Asking means revealing that I am vulnerable. Asking means that I do not know how to do everything nor do I have the ability to do everything. Both of these are not only ok, but perfectly normal to walk through as a widow. Recently I had a need, now the typical me would keep that need to myself and work through it most likely to the detriment of my sleep schedule or some other self care routine. Instead of holding tight to the need, I reached out to a few close people for agreement in prayer. Not only did my people step up and pray, but the answer arrived quickly and without any disruption to my routine. Doing this was difficult. It meant I had to be vulnerable. It meant I had to let others see me not as the strong one, but as one who needed support. On this side of asking for help I now know that taking the first step was the most difficult, so next time it will be easier and each time after that as well. I am learning a new habit and it is a process.
So take the time to step out, be willing to ask for help with your community as long as they are trusted and point you to Jesus. Then doing this will help you feel more confident in the unknown moments and will set you up for success when you are ready for taking the step of eating a meal alone in a restaurant or some other “first”.

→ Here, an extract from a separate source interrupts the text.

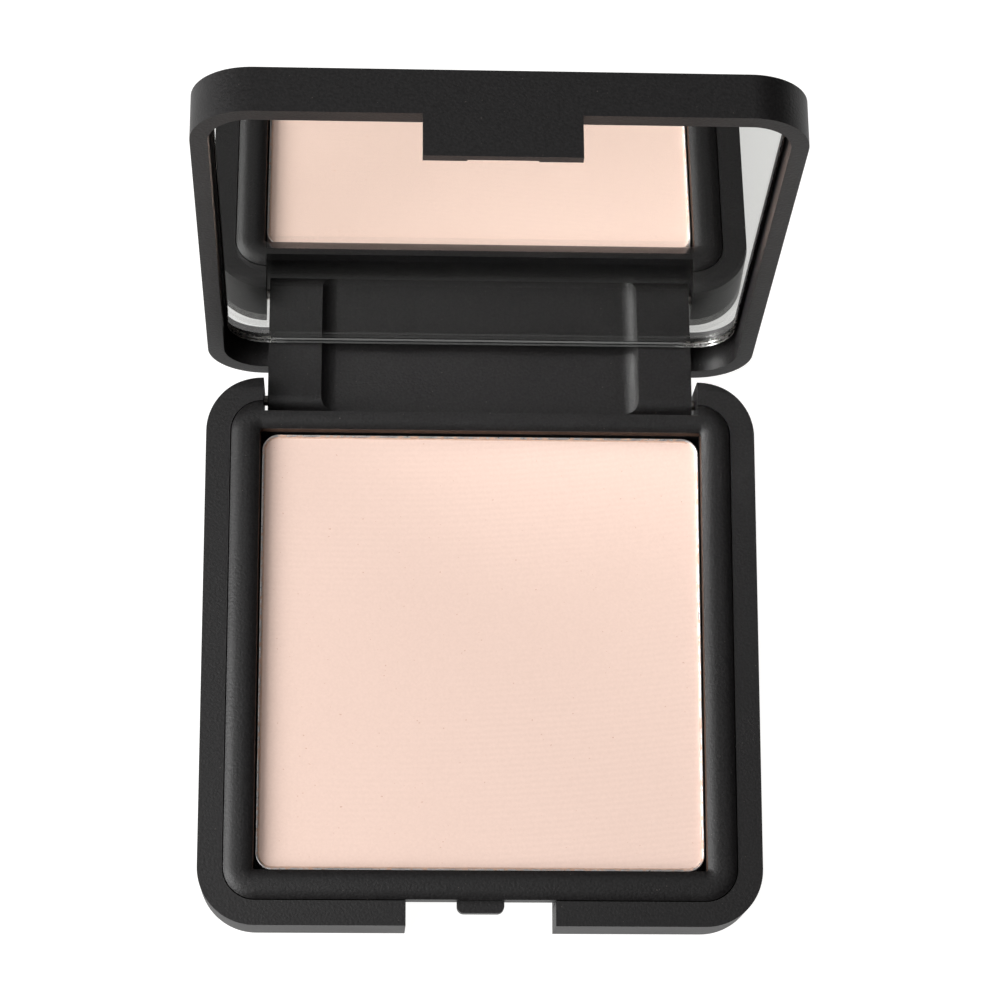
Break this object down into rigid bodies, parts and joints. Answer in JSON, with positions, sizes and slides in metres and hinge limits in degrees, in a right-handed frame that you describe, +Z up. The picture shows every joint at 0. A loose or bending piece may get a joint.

Finally, if you are a widow and you are considering eating alone, please choose a place that is comfortable for you and start there. Then as you are comfortable, try other places, take small first steps and do not…under any circumstances…do not cave to fear. Fear will try to stop you. Fear will try to prevent you from moving forward in faith. But courage, faith and hope will sustain you as you walk forward through your grief journey.
Wonderful job, Sam. Each writing never fails to amaze me. This is excellent. I am proud of you for so many reasons. Great job.